======== Given information ========
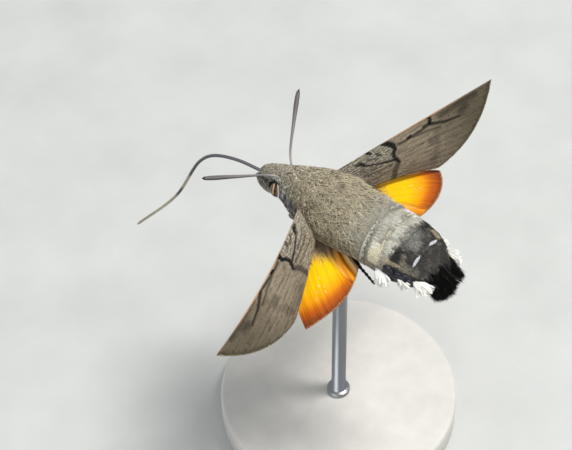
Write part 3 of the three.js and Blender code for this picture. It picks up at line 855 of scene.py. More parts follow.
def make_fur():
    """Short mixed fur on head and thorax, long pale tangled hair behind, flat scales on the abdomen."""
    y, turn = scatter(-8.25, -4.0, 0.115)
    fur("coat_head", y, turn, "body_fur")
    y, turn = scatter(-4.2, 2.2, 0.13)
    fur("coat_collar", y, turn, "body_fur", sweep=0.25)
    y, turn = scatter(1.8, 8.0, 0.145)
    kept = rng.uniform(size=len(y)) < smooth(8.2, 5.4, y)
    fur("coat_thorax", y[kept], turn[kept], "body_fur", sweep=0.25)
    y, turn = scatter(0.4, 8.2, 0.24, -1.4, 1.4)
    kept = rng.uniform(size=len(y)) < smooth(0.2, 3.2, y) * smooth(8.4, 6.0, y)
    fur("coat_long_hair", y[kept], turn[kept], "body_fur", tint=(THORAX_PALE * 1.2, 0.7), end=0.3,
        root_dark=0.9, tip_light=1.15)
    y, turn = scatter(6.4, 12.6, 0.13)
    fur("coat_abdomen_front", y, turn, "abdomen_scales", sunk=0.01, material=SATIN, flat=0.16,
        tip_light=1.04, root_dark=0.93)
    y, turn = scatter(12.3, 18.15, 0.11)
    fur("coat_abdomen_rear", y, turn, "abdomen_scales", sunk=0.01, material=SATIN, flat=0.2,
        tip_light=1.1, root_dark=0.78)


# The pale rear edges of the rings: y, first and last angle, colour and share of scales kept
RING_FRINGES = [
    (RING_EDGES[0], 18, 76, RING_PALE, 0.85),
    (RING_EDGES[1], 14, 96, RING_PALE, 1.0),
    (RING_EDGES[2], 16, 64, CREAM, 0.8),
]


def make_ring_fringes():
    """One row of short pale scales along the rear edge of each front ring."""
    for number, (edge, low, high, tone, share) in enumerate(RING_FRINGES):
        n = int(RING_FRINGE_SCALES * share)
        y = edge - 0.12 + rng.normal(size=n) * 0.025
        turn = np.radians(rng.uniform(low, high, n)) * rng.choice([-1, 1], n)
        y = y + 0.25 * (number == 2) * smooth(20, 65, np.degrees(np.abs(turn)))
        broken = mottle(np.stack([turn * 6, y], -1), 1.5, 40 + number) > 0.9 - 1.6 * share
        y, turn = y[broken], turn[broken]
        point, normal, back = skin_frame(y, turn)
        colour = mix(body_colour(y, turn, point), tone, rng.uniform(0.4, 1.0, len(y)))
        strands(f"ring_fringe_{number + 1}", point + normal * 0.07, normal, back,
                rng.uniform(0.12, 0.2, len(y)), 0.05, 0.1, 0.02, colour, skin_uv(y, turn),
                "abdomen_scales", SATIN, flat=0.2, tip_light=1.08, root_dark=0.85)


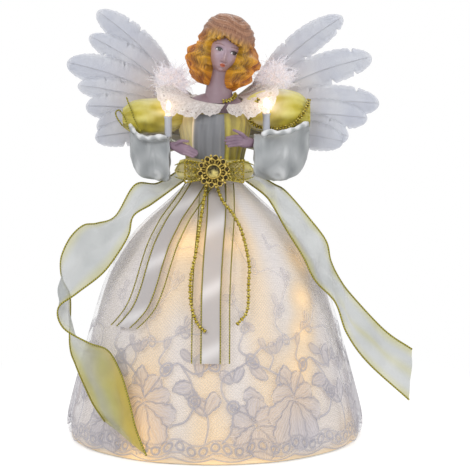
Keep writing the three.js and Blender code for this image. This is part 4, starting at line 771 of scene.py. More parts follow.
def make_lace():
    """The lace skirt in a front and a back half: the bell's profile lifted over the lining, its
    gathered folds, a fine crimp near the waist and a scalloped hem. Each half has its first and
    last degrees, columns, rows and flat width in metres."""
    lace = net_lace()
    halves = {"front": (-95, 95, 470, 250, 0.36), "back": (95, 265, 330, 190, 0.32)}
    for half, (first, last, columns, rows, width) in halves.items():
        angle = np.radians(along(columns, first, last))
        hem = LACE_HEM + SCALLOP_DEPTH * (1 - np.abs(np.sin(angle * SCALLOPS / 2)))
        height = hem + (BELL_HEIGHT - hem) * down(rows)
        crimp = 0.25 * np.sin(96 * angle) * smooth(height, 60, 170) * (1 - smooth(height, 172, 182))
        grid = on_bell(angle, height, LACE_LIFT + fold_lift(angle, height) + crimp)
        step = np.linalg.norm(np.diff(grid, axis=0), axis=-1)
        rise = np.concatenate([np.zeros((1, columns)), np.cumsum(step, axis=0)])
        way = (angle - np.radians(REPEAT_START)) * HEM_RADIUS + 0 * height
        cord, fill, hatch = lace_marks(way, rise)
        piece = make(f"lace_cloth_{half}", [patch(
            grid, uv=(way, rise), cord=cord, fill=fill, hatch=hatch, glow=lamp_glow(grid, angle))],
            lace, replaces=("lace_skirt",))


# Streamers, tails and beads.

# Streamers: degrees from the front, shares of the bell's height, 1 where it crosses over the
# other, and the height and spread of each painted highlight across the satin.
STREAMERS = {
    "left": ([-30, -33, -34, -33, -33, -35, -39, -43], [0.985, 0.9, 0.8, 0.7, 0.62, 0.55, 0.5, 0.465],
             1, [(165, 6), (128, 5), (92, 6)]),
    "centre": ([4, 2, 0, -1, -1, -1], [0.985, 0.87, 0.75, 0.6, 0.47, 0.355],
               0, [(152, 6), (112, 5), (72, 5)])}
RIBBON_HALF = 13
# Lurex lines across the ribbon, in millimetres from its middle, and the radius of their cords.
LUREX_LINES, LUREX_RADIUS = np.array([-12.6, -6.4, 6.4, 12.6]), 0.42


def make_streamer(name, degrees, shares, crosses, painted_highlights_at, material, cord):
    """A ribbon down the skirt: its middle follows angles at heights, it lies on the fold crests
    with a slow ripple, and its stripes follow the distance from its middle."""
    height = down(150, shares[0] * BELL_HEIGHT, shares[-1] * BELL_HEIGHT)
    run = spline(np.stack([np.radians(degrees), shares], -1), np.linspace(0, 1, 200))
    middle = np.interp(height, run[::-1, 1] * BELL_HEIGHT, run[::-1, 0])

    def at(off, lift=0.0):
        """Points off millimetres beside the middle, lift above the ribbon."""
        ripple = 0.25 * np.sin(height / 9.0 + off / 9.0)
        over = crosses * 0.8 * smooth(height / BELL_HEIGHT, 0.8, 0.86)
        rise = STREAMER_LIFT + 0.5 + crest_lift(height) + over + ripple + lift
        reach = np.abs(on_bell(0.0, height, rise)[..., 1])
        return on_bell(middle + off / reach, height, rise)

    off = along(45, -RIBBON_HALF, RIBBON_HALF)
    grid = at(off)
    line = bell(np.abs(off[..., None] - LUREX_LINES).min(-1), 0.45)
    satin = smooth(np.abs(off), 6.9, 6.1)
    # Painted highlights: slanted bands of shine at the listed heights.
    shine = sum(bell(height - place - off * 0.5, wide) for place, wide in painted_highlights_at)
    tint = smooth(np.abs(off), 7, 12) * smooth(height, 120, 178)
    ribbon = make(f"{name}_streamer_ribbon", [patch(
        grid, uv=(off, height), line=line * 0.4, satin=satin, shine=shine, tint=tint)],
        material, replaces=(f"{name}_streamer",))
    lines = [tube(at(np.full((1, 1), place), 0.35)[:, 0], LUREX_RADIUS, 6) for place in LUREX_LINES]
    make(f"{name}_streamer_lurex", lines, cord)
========
Extract each line holding the string "three".

Write part 3 of the three.js and Blender code for this picture. It picks up at line 855 of scene.py. More parts follow.
Keep writing the three.js and Blender code for this image. This is part 4, starting at line 771 of scene.py. More parts follow.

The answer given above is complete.